Are they somehow able to determine position via dead reckoning? How does that account for errors from wind, vibration, etc. and compounding of errors over time? (I'm pretty sure dead reckoning is not a closed-loop system)

"Miniaturize a very accurate clock" seems like a fairly straightforward engineering challenge. "I can give you clocks as precise as you need, now design me a system that can give your coordinates in thick fog without GPS or any other external radio signals" seems like a much harder one.

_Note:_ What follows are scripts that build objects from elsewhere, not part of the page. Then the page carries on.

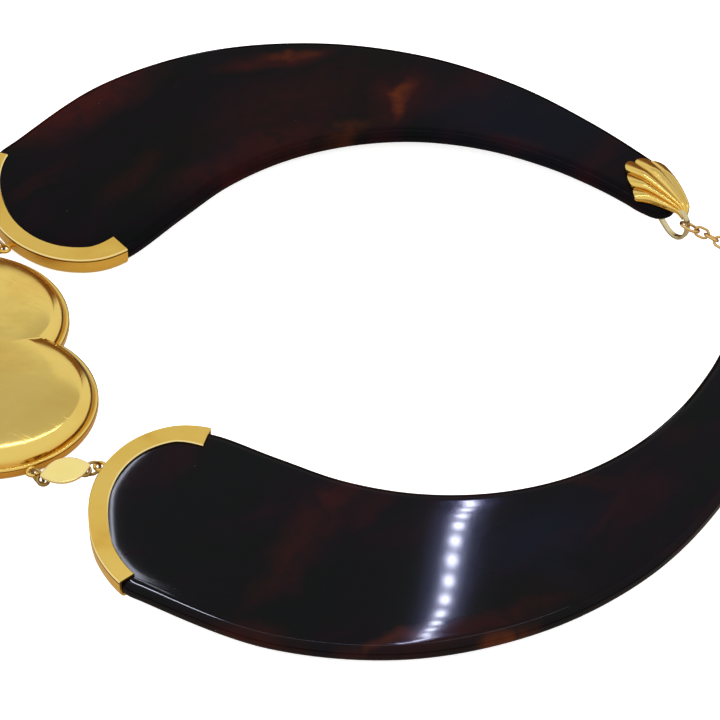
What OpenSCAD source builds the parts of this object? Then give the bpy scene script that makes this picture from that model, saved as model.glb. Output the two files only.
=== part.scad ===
// Collar necklace laid flat: two broad polished plates, a puffed gold heart between them,
// gold end caps and shell bails, and a short cable chain that closes the loop behind.
// The origin is the middle of the neck opening on the surface that the collar lies on.
// -Y is the front, where the heart is, and +Y is the closure behind the neck.

/* [Plates] */
// Thickness of a plate
plate_t = 3.2; // [2.8:0.1:3.6]
// Height of a plate's underside above the surface at its cap
plate_z = 0.8; // [0.8:0.1:1.0]
// Slope at which a plate lies, raised by the bail under its tip
plate_tilt = 1.38; // [1.38:0.01:1.6]
// How far the right plate lies further back than the left one
right_slide = 7.7; // [6:0.1:9]
// Turn of the right plate about its own middle
right_turn = 0.76; // [0:0.02:1.2]

/* [End caps] */
// Width of a cap's strip on top of the plate, at its middle
cap_strip = 4.2; // [3.5:0.1:5.5]
// Sheet thickness of a cap
cap_sheet = 0.5; // [0.45:0.05:0.6]
// Gap between a cap and its plate
cap_gap = 0.1; // [0.05:0.01:0.1]

/* [Heart] */
// Radius of the heart's two lobes at the rim
heart_lobe_r = 22.9; // [22:0.1:24]
// Distance of each lobe's centre from the heart's middle line
heart_lobe_x = 13.4; // [13:0.1:14]
// Direction of the side's tangent point, below the lobe's centre line
heart_side_angle = 42; // [38:1:46]
// Radius of the point of the heart
heart_tip_r = 5; // [3:0.5:7]
// Turn of the heart where it lies
heart_turn = 6.2; // [4:0.1:8]

/* [Links and rings] */
// Length of a navette link
navette_l = 11; // [10:0.1:11]
// Width of a navette link
navette_w = 5.6; // [5.4:0.1:6.4]
// Mean radius of a jump ring
ring_r = 1.7; // [1.6:0.05:1.8]
// Wire radius of a jump ring
ring_wire = 0.35; // [0.3:0.01:0.38]
// Mean radius of a soldered lug or loop
lug_r = 1.15; // [1.1:0.01:1.2]
// Wire radius of a soldered lug or loop
lug_wire = 0.4; // [0.35:0.01:0.42]

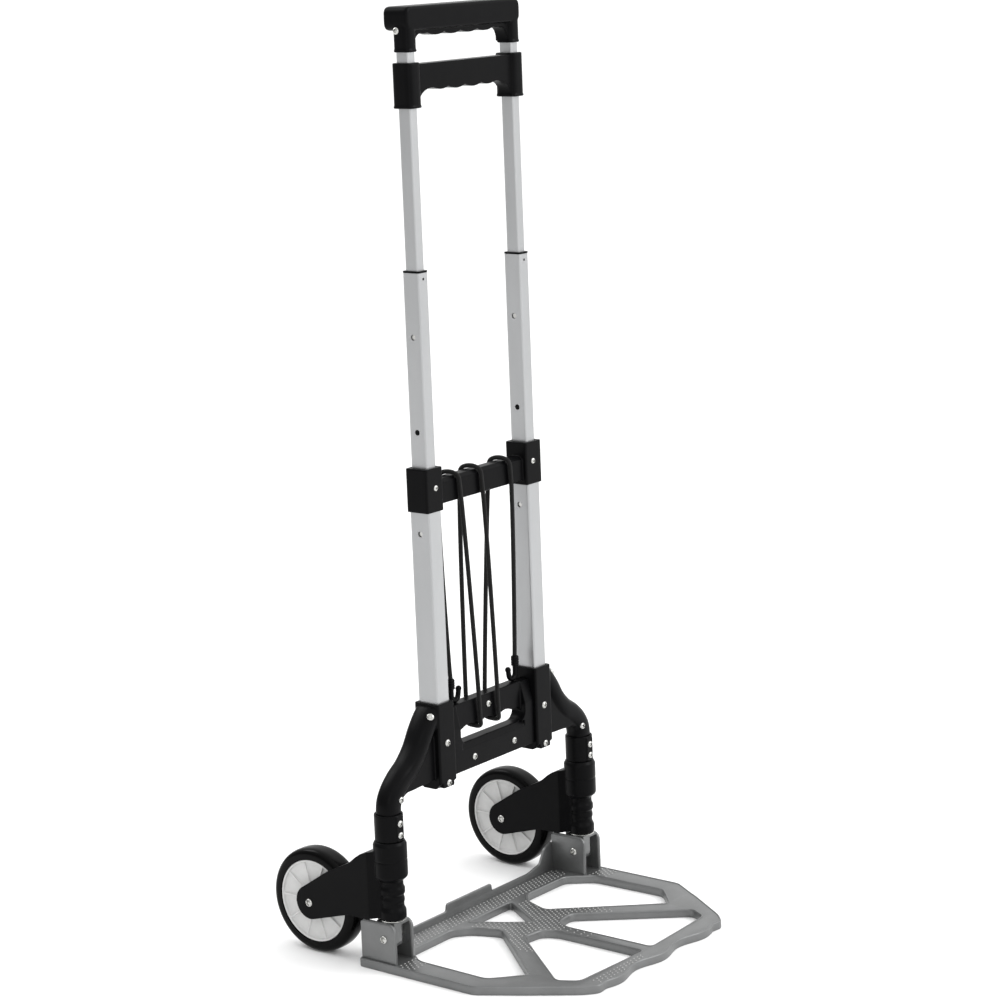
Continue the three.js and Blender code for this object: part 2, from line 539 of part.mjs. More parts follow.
// The lacing runs over the crossbar and under the grip, in front at -Y and behind at +Y.
const OVER = COLLAR.barHigh + CORD.r + 0.6;
const UNDER = BRIDGE.gripLow - CORD.r - 0.8;
const BAR_SIDE = COLLAR.barHalf + CORD.r + 0.8;
const GRIP_FRONT = GRIP.front - CORD.r - 1;
const GRIP_BACK = GRIP.back + CORD.r + 1;
const HOOK_Y = (GRIP.front + GRIP.back) / 2;
const HOOK_TOP = 318;
const overBar = (x) => [
  [x - 4, BAR_SIDE, 546], [x - 2.5, BAR_SIDE - 1.5, OVER - 4], [x - 1, 5.5, OVER - 0.2], [x + 1, -5.5, OVER - 0.2],
  [x + 2.5, 1.5 - BAR_SIDE, OVER - 4], [x + 4, -BAR_SIDE, 546],
];
const underGrip = (x) => [
  [x, GRIP_FRONT, 263], [x + 0.5, GRIP_FRONT + 0.8, UNDER + 2], [x + 1, 1.5, UNDER],
  [x + 1.5, GRIP_BACK - 0.8, UNDER + 2], [x + 2, GRIP_BACK, 263],
];
const CORD_ROUTE = [
  [-64, HOOK_Y, HOOK_TOP + GAP], [-64, HOOK_Y + 1, HOOK_TOP + 14], ...overBar(-50), ...underGrip(-21),
  ...overBar(-9), ...underGrip(14), ...overBar(46), [63, HOOK_Y - 1, HOOK_TOP + 14], [63.5, HOOK_Y, HOOK_TOP + GAP],
];
add("bungee_cord", CORD_BLACK, roundBarAlong(CORD_ROUTE, CORD.r, 2));

// A J hook: the cord's crimp at its top, its bend resting on the grip's top edge.
const HOOK = { bend: 6.5, r: 2.7, x: 57.5, low: BRIDGE.gripTop + 3.2 };
const HOOK_ROUTE = [
  [HOOK.x + HOOK.bend, HOOK_Y, HOOK_TOP], [HOOK.x + HOOK.bend, HOOK_Y, HOOK.low + HOOK.bend],
  [HOOK.x + HOOK.bend * 0.7, HOOK_Y, HOOK.low + HOOK.bend * 0.3], [HOOK.x, HOOK_Y, HOOK.low],
  [HOOK.x - HOOK.bend * 0.7, HOOK_Y, HOOK.low + HOOK.bend * 0.3],
  [HOOK.x - HOOK.bend, HOOK_Y, HOOK.low + HOOK.bend], [HOOK.x - HOOK.bend - 1, HOOK_Y, HOOK.low + HOOK.bend + 6],
];
addMirrored("bungee_hook", BLACK_PLASTIC, joined(
  roundBarAlong(HOOK_ROUTE, HOOK.r, 2),
  rod("z", HOOK.x + HOOK.bend, HOOK_Y, 4, HOOK_TOP - 12, HOOK_TOP - 0.4, 12),
));

group.position.y = -CENTRE_Y;
export default group;
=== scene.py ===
"""Looks of a folding two-wheel hand truck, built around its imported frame.

Shapes are drawn in millimetres about the floor point between the wheel columns, +Z up, and are then put
into the frame's metres. The toe plate points to -Y and the wheels stand behind it at +Y.
"""

from __future__ import annotations

import logging
import math
from dataclasses import dataclass, field
from enum import Enum
from typing import Callable, Iterable, Sequence

import bmesh
import bpy
from mathutils import Matrix, Vector

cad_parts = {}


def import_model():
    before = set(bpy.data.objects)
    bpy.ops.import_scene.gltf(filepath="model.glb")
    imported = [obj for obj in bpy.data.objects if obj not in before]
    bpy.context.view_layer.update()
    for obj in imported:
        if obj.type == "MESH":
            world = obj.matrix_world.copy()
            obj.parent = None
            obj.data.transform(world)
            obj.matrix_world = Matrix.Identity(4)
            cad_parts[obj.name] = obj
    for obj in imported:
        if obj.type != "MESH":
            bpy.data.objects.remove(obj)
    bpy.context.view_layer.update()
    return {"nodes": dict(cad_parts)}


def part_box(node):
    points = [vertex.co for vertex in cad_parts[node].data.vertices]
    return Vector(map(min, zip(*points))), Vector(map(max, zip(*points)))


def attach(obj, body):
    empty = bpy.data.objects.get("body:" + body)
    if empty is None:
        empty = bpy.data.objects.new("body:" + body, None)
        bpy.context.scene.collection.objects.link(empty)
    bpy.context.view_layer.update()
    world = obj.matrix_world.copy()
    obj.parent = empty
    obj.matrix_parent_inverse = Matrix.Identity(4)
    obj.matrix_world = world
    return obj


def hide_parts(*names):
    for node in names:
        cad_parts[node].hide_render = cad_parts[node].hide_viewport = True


LOG = logging.getLogger("hand_truck")
MM = 0.001
TURN = 2 * math.pi
# How far the telescopic tubes and the wheel columns stand from the middle of the truck, in millimetres.
TUBE_X = 93.6
COLUMN_X = 184.7

Point2 = tuple[float, float]
Point3 = tuple[float, float, float]
Loop = list[Point2]


class Axis(Enum):
    """The axis that an outline is extruded or turned along."""

    X = "x"
    Y = "y"
    Z = "z"


class Side(Enum):
    """Which half of the truck a piece is on."""

    LEFT = -1
    RIGHT = 1

    @property
    def word(self) -> str:
        """The side's name, as the nodes use it."""
        return self.name.lower()


# ------------------------------------------------------------------ colours and nodes
def linear(hexcode: str) -> tuple[float, float, float, float]:
    """Turns an sRGB colour into linear light.

    Args:
        hexcode: six hex digits after a hash sign.

    Returns:
        Red, green, blue and alpha, from 0 to 1.
    """
    parts = [int(hexcode[i : i + 2], 16) / 255 for i in (1, 3, 5)]
    lit = [c / 12.92 if c <= 0.04045 else ((c + 0.055) / 1.055) ** 2.4 for c in parts]
    return (lit[0], lit[1], lit[2], 1.0)


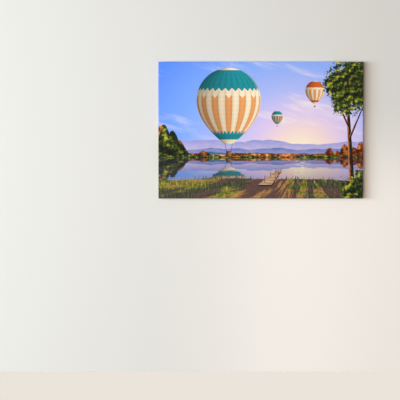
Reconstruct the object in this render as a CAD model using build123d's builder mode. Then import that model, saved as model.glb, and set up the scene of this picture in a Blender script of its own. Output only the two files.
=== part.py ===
from build123d import *
import os

# A stretched canvas wall print, 48 by 32 inches. A cotton canvas wraps a mitred pine stretcher frame
# with a centre brace, corner keys, sawtooth hangers and wall pads.
# Seen from the front, +X is right and +Z is up, and the printed face looks towards -Y.
# The origin is the middle of the frame's flat back, on the centre brace. All sizes are millimetres.

# Overall sizes, over the canvas
face_width = 1219.2
face_height = 812.8
face_depth = 38.1

# Canvas
cloth = 0.5
cloth_gap = 0.05
flap_width = 32.0

# Stretcher bar section
bar_width = 44.0
edge_round = 3.0
bead_width = 8.0
bead_height = 2.0
bead_round = 0.9
bevel_drop = 3.0
back_round = 2.0

# Corner joint: a tongue on each bar end fills a slot in its neighbour
tongue_thickness = 5.0
back_layer = 9.0
front_layer = 21.0
joint_gap = 0.1

# Corner keys
key_length = 40.0
key_tip = 5.0
key_head = 16.0
key_drive = 20.0
key_gap = 0.2
key_chamfer = 1.5

# Centre brace
brace_width = 44.0
brace_depth = 19.0
brace_round = 2.5
tenon_width = 32.0
tenon_thickness = 7.0
tenon_length = 14.0
tenon_relief = 1.0

# Sawtooth hangers
hanger_spacing = 600.0
hanger_length = 60.0
hanger_height = 12.0
hanger_thickness = 1.0
hanger_rise = 2.2
hanger_tab = 10.0
hanger_ramp = 3.0
tooth_pitch = 3.0
tooth_depth = 2.0
nail_hole_radius = 1.1
hanger_corner = 2.0

# Rubber wall pads, with a draft angle in degrees
pad_diameter = 18.0
pad_draft = 12.0
pad_round = 0.8
pad_clear = 20.0

# Sizes that follow
frame_width = face_width - 2 * (cloth + cloth_gap)
frame_height = face_height - 2 * (cloth + cloth_gap)
bar_depth = face_depth - cloth - cloth_gap
flap_back = cloth_gap + cloth
slot_thickness = tongue_thickness + 2 * joint_gap
key_thickness = slot_thickness - 2 * key_gap
key_room = key_tip + (key_head - key_tip) * key_drive / key_length + 2 * joint_gap
tenon_back = (brace_depth - tenon_thickness) / 2
brace_length = frame_height - 2 * bar_width
flap_middle = face_height / 2 - flap_width / 2

FRONT = Vector(0, -1, 0)


# Sides of the frame

class Side:
    """One side of the frame: where its bar's outer back edge is, and which way the bar runs."""

    def __init__(self, middle, along, inward, length, tongue_layer, slot_layer):
        self.middle = Vector(*middle)
        self.along = Vector(*along)
        self.inward = Vector(*inward)
        self.length = length
        self.tongue_layer = tongue_layer
        self.slot_layer = slot_layer

    def section_plane(self):
        """Plane across one end of the bar: x runs inward, y runs from the back to the front."""
        start = self.middle - self.along * (self.length / 2)
        return Plane(origin=start, x_dir=self.inward, z_dir=self.along)

    def plan_plane(self, depth=0.0):
        """Plane level with the back, depth nearer the front: x runs along the bar, y inward."""
        return Plane(origin=self.middle + FRONT * depth, x_dir=self.along, z_dir=FRONT)


half_width = frame_width / 2
half_height = frame_height / 2

top_side = Side((0, 0, half_height), (-1, 0, 0), (0, 0, -1), frame_width, back_layer, front_layer)
bottom_side = Side((0, 0, -half_height), (1, 0, 0), (0, 0, 1), frame_width, back_layer, front_layer)
left_side = Side((-half_width, 0, 0), (0, 0, -1), (1, 0, 0), frame_height, front_layer, back_layer)
right_side = Side((half_width, 0, 0), (0, 0, 1), (-1, 0, 0), frame_height, front_layer, back_layer)


# Stretcher bars

def make_bar(side, mortised):
    """A mitred bar with a tongue and a slot at each end, and a mortise for the brace if it takes one."""
    half = side.length / 2
    with BuildPart() as bar:
        with BuildSketch(side.section_plane()) as section:
            with BuildLine():
                Polyline(
                    (0, 0),
                    (0, bar_depth),
                    (bead_width, bar_depth),
                    (bead_width + bead_height, bar_depth - bead_height),
                    (bar_width, bar_depth - bead_height - bevel_drop),
                    (bar_width, 0),
                    close=True,
                )
            make_face()
            corners = section.vertices()
            front_corners = corners.group_by(Axis.Y)[-1].sort_by(Axis.X)
            fillet(front_corners[0], edge_round)
            corners = section.vertices()
            fillet(corners.group_by(Axis.Y)[-1].sort_by(Axis.X)[-1], bead_round)
            corners = section.vertices()
            fillet(corners.group_by(Axis.Y)[0].sort_by(Axis.X)[-1], back_round)
        extrude(amount=side.length)

        with BuildSketch(side.plan_plane()):
            with BuildLine():
                Polyline(
                    (-half, 0),
                    (half, 0),
                    (half - bar_width, bar_width),
                    (-half + bar_width, bar_width),
                    close=True,
                )
            make_face()
        extrude(amount=bar_depth, mode=Mode.INTERSECT)

        end_middle = half - bar_width / 2
        with BuildSketch(side.plan_plane(side.tongue_layer + joint_gap)):
            with Locations((-end_middle, bar_width / 2), (end_middle, bar_width / 2)):
                Rectangle(bar_width, bar_width)
        extrude(amount=tongue_thickness)

        slot_length = bar_width + key_room
        slot_middle = half - slot_length / 2
        with BuildSketch(side.plan_plane(side.slot_layer)):
            with Locations((-slot_middle, bar_width / 2), (slot_middle, bar_width / 2)):
                Rectangle(slot_length, bar_width)
        extrude(amount=slot_thickness, mode=Mode.SUBTRACT)

        if mortised:
            mortise_depth = tenon_length + tenon_relief
            with BuildSketch(side.plan_plane(tenon_back - joint_gap)):
                with Locations((0, bar_width - mortise_depth / 2)):
                    Rectangle(tenon_width + 2 * joint_gap, mortise_depth)
            extrude(amount=tenon_thickness + 2 * joint_gap, mode=Mode.SUBTRACT)
    return bar.part


bars = {
    "top_bar": make_bar(top_side, mortised=True),
    "bottom_bar": make_bar(bottom_side, mortised=True),
    "left_bar": make_bar(left_side, mortised=False),
    "right_bar": make_bar(right_side, mortised=False),
}


# Corner keys

def make_key(side, end):
    """A tapered key in the bar's slot at one end, its straight edge against the neighbouring bar.

    end is -1 or 1, along the bar. The key's tip is key_drive inside the bar's inner face.
    """
    straight = side.length / 2 - bar_width - joint_gap
    tip = bar_width - key_drive
    head = tip + key_length
    with BuildPart() as key:
        with BuildSketch(side.plan_plane(side.slot_layer + key_gap)) as outline:
            with BuildLine():
                Polyline(
                    (end * straight, tip),
                    (end * (straight - key_tip), tip),
                    (end * (straight - key_head), head),
                    (end * straight, head),
                    close=True,
                )
            make_face()
            chamfer(outline.vertices().group_by(Axis.Y)[-1], key_chamfer)
        extrude(amount=key_thickness)
    return key.part


keys = {
    "top_bar_left_key": make_key(top_side, 1),
    "top_bar_right_key": make_key(top_side, -1),
    "bottom_bar_left_key": make_key(bottom_side, -1),
    "bottom_bar_right_key": make_key(bottom_side, 1),
    "left_bar_top_key": make_key(left_side, -1),
    "left_bar_bottom_key": make_key(left_side, 1),
    "right_bar_top_key": make_key(right_side, 1),
    "right_bar_bottom_key": make_key(right_side, -1),
}


# Centre brace, flush with the back

with BuildPart() as centre_brace:
    with BuildSketch(Plane.XY.offset(-brace_length / 2)) as brace_section:
        with Locations((0, -brace_depth / 2)):
            Rectangle(brace_width, brace_depth)
        fillet(brace_section.vertices(), brace_round)
    extrude(amount=brace_length)
    tenoned_length = brace_length + 2 * tenon_length
    with BuildSketch(Plane.XY.offset(-tenoned_length / 2)):
        with Locations((0, -brace_depth / 2)):
            Rectangle(tenon_width, tenon_thickness)
    extrude(amount=tenoned_length)


# Canvas: front, sides and back flaps in one sheet, with a folded layer at each corner

side_start = -face_depth + edge_round + cloth + cloth_gap
fold_length = flap_back - side_start

with BuildPart() as canvas:
    with BuildSketch(Plane.XZ.offset(-flap_back)):
        Rectangle(face_width, face_height)
    extrude(amount=face_depth + flap_back)
    fillet(canvas.faces().sort_by(Axis.Y)[0].edges(), edge_round + cloth + cloth_gap)

    with BuildPart(mode=Mode.PRIVATE) as frame_space:
        with BuildSketch(Plane.XZ.offset(-cloth_gap)):
            Rectangle(face_width - 2 * cloth, face_height - 2 * cloth)
        extrude(amount=bar_depth + 2 * cloth_gap)
        fillet(frame_space.faces().sort_by(Axis.Y)[0].edges(), edge_round + cloth_gap)
    add(frame_space.part, mode=Mode.SUBTRACT)

    with BuildSketch(Plane.XZ.offset(-flap_back)):
        Rectangle(face_width - 2 * flap_width, face_height - 2 * flap_width)
    extrude(amount=bar_depth, mode=Mode.SUBTRACT)

    for up in (-1, 1):
        edge_plane = Plane.XY.offset(up * face_height / 2 - (cloth if up < 0 else 0))
        for right in (-1, 1):
            with BuildSketch(edge_plane):
                with BuildLine():
                    Polyline(
                        (right * face_width / 2, side_start),
                        (right * face_width / 2, flap_back),
                        (right * (face_width / 2 - fold_length), flap_back),
                        close=True,
                    )
                make_face()
            extrude(amount=cloth)

            with BuildSketch(Plane.XZ.offset(-flap_back - cloth)):
                with BuildLine():
                    Polyline(
                        (right * face_width / 2, up * face_height / 2),
                        (right * (face_width / 2 - flap_width), up * (face_height / 2 - flap_width)),
                        (right * face_width / 2, up * (face_height / 2 - flap_width)),
                        close=True,
                    )
                make_face()
            extrude(amount=cloth)


# Sawtooth hangers on the top flap

def make_hanger(middle_x):
    """A bent steel strip: flat nailed tabs, a raised middle and a row of teeth along its lower edge."""
    half = hanger_length / 2
    raised = half - hanger_tab - hanger_ramp
    tooth_count = int(2 * raised / tooth_pitch)
    with BuildPart() as hanger:
        strip_plane = Plane(origin=(middle_x, flap_back, flap_middle - hanger_height / 2))
        with BuildSketch(strip_plane):
            with BuildLine():
                Polyline(
                    (-half, 0),
                    (-half + hanger_tab, 0),
                    (-raised, hanger_rise),
                    (raised, hanger_rise),
                    (half - hanger_tab, 0),
                    (half, 0),
                    (half, hanger_thickness),
                    (half - hanger_tab, hanger_thickness),
                    (raised, hanger_rise + hanger_thickness),
                    (-raised, hanger_rise + hanger_thickness),
                    (-half + hanger_tab, hanger_thickness),
                    (-half, hanger_thickness),
                    close=True,
                )
            make_face()
        extrude(amount=hanger_height)

        hanger_back = flap_back + hanger_rise + hanger_thickness
        face_plane = Plane(origin=(middle_x, hanger_back, flap_middle), x_dir=(1, 0, 0), z_dir=FRONT)
        with BuildSketch(face_plane):
            with Locations((0, -hanger_height / 2)):
                with GridLocations(tooth_pitch, 0, tooth_count, 1):
                    Polygon(
                        (-tooth_pitch / 2, 0),
                        (0, tooth_depth),
                        (tooth_pitch / 2, 0),
                        align=None,
                    )
        extrude(amount=hanger_thickness, mode=Mode.SUBTRACT)

        with BuildSketch(face_plane):
            with GridLocations(hanger_length - hanger_tab, 0, 2, 1):
                Circle(nail_hole_radius)
        extrude(amount=hanger_back, mode=Mode.SUBTRACT)
        ends = hanger.edges().filter_by(Axis.Y).group_by(Axis.X)
        fillet(ends[0] + ends[-1], hanger_corner)
    return hanger.part


hangers = {
    "hanger_left": make_hanger(-hanger_spacing / 2),
    "hanger_right": make_hanger(hanger_spacing / 2),
}


# Wall pads on the bottom flap, as thick as the hangers stand out

pad_thickness = hanger_rise + hanger_thickness
pad_x = face_width / 2 - flap_width - pad_clear - pad_diameter / 2


def make_pad(middle_x):
    """A moulded round pad that narrows to an eased rim, its flat face towards the wall."""
    with BuildPart() as pad:
        with BuildSketch(Plane(origin=(middle_x, flap_back, -flap_middle), x_dir=(1, 0, 0), z_dir=-FRONT)):
            Circle(pad_diameter / 2)
        extrude(amount=pad_thickness, taper=pad_draft)
        fillet(pad.faces().sort_by(Axis.Y)[-1].edges(), pad_round)
    return pad.part


pads = {
    "pad_left": make_pad(-pad_x),
    "pad_right": make_pad(pad_x),
}


# Files

os.makedirs("parts", exist_ok=True)
pieces = {
    "canvas": canvas.part,
    "centre_brace": centre_brace.part,
    **bars,
    **keys,
    **hangers,
    **pads,
}
for name, piece in pieces.items():
    piece.label = name
    export_step(piece, f"parts/{name}.step")
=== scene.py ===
import math
import random
from typing import NamedTuple

import bpy
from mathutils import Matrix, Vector, noise


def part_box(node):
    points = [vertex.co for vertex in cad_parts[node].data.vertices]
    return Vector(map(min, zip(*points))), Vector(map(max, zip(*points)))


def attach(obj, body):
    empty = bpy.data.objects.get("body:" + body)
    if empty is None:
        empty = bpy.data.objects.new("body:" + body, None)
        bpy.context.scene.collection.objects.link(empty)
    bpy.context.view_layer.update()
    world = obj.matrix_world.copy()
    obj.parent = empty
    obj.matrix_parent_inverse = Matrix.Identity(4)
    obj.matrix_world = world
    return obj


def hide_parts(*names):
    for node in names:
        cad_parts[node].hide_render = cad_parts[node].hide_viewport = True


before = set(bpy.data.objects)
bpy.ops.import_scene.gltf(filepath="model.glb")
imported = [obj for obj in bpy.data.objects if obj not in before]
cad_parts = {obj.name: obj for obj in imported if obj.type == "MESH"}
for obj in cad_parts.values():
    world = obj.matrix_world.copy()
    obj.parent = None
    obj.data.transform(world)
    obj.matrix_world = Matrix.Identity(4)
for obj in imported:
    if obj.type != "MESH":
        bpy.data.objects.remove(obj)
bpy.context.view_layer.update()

scene = bpy.context.scene

# The looks of a stretched canvas wall print: the cloth and its picture, pine bars, keys and hardware.
# Lengths are metres in the frame's own axes: X to the right, Z up, and the print faces -Y.

MILLIMETRE = 0.001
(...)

Historically ships at sea could determine latitude through sun-sighting or stars, but longitude was impossible because they did not have a clock which was accurate enough

I doubt they're navigating using the sun an stars, but if the airspeed indicator is accurate, and you know you're heading, all you need is an accurate clock to determine absolute position since the last known good position.


> if the airspeed indicator is accurate, and you know you're heading, all you need is an accurate clock to determine absolute position

Airspeed gives speed relative to the air, not the ground. To compute ground speed, you also need winds aloft, which can be huge if the aircraft is operating in the jet stream.

Getting good data for winds aloft is difficult because there are a relatively small number of actual measurements, and everything else is model output with all the usual caveats.


But quartz is accurate enough for that, let alone a properly calibrated oscillator. So why is the article focused on giving planes atomic clocks?


Indeed. The article is a bit confusing on details. At the end it talks about accelerometers and gyros, but aircraft have been using laser ring gyros for decades. They now use gps because it is much more accurate.


The article does a poor job explaining, but seems to imply that they are working on replacing GPS altogether with a local system that relies on an atomic clock and quantum engineering. From what I can find, there are many approaches to this, including quantum gravimetry, quantum accelerometers, etc.

https://en.wikipedia.org/wiki/Quantum_sensor


It's not white noise jamming it's replaying with a delay, so the receiver is getting a meaningful signal.


Technically both techniques can be used for gps hacking. It also seems you can fake a gps signal altogether, because the public signal is not cryptographically signed, which surprises me (the only thing that makes sense to me is that the gps protocol doesn't have room for adding a signature, so it'd be a breaking change to the protocol).